Ik zou er de volgende eisen aan stellen:
-2 of meer faders om snelheid en intensity te regelen
-2 chases tegelijk, zodat par en intelli gelijk gechased kan worden.
-Knoppen om chases en scenes naar voren te halen

Kortom een sturingkje dat iets meer kan dan een gemiddelde scanmaster van botex.

----------


## dj_lucv

Misc. Is het handig om 4 of 8 faders( net naar keuze van de gebruiker te nemen voor de parretjes en dan nog 2 of 4 voor het intelli licht. Er hoeft echter gteen verschil tussen die faders te zijn dus. Gewoon 10 of 12 fadertjes in een 19" behuizing naast elkaar met eventueel nog wat potmeters om bijv. de snelheid van de chasers in te stellen.

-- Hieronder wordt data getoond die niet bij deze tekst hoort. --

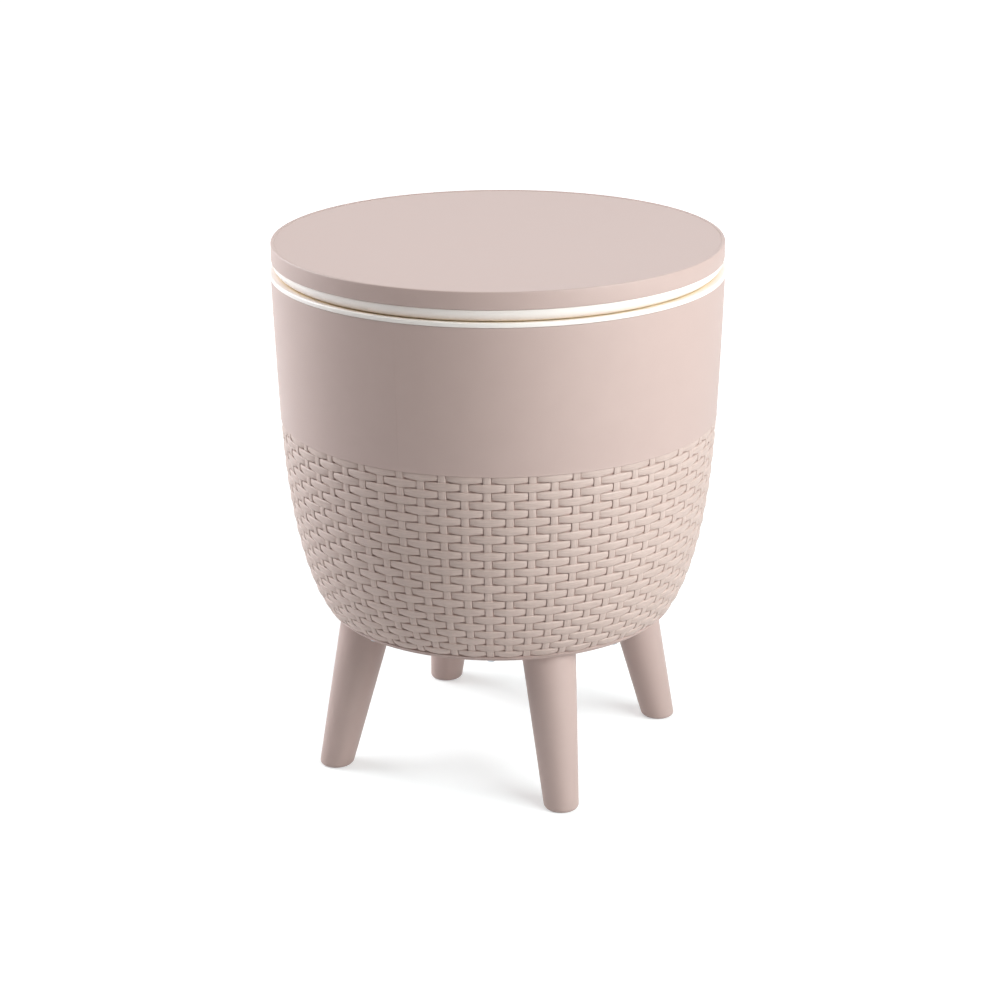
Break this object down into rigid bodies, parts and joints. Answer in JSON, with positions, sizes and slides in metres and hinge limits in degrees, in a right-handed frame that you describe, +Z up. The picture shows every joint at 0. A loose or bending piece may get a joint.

Je kunt softwarematig zoveel chases maken als je wilt. Dat kost bijna geen rekenkracht. Maximaal zijn dus (bij 12 faders) 12 chases mogelijk, je kunt namelijk iedere lamp ook zijn eigen tempo geven, maar dat is erg overdreven. Als we nou iets van 4 chases nemen die je op het beeldscherm een bepaald patroon kunt geven maar het tempo kan met een potmeter.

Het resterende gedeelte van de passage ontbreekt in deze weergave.